Reaction to his legacy as a leader has been mixed. Most of the negative reaction stems from his time at the helm of the KIO/KIA after the 1994 ceasefire treaty. His leadership style came under criticism as being politically and militarily inept. It is a fact that under his watch, rampant exploitation of Kachin natural resources by foreign and government “crony” companies took place, and a marked increase in military deployments in Kachin areas occurred. Some have even gone so far as to label him a “traitor” to Kachin ideals.

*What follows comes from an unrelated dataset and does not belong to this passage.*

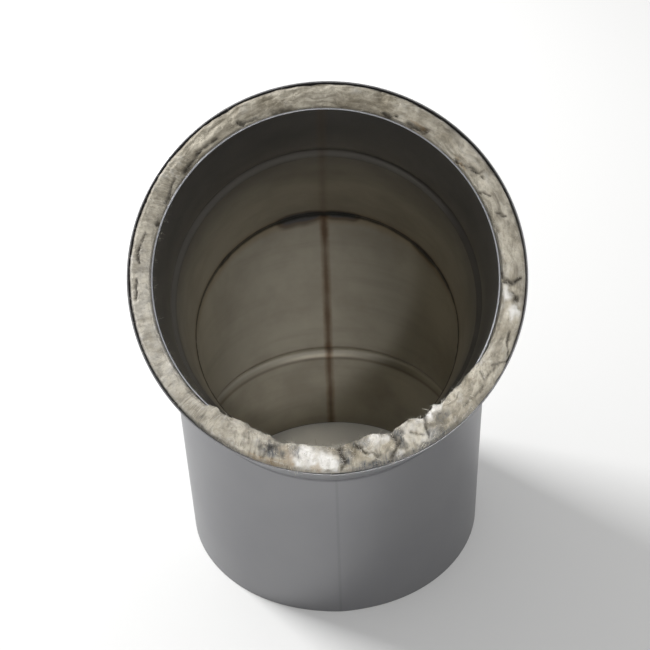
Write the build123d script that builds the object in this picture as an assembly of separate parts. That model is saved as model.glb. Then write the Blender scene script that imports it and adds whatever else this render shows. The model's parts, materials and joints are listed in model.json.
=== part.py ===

Then there are those who view his leadership role in a more positive light. They are among those who knew him and had worked closely with him. Dr. Manam Tu Ja, a former Vice President of the KIO, and current leader of the Kachin State Democracy Party (KSDP), asserts in an interview with the Burmese Program of the BBC soon after Du Kaba Zau Mai’s demise, that he was a skilled leader, selfless in his dedication to the Kachin cause. Also, there are those within the KIA who attest to his military prowess, saying he is the only general with more than 100 battlefield victories under his belt, adding that the most the other generals had achieved was around 50, never even near a hundred.

Daw Lahpai Seng Raw, founder of the Metta Development Foundation, credits Du Kaba Zau Mai with providing her the foresight and support needed to establish Metta, the non-governmental organization that has been at the forefront helping communities recover and rebuild from the effects of civil war and natural calamities, since its inception in 1997.

Not surprisingly, the most touching tribute to Du Kaba Zau Mai’s legacy, came from his only son Padang Zau Du. In his eulogy, he related his father’s response to the internal coup that put him under house arrest for about 3 years. He said that at the time of the coup, many of his loyal followers were ready to take up arms to defend him and resist the attempt to remove him from his position, but his father stopped them saying he was willing to be taken into custody, even give up his life if needed, to prevent his beloved KIO/KIA from being split into two. To his son, that is “true courage”, a measure of his strength of character, and a legacy to be treasured by him and his family.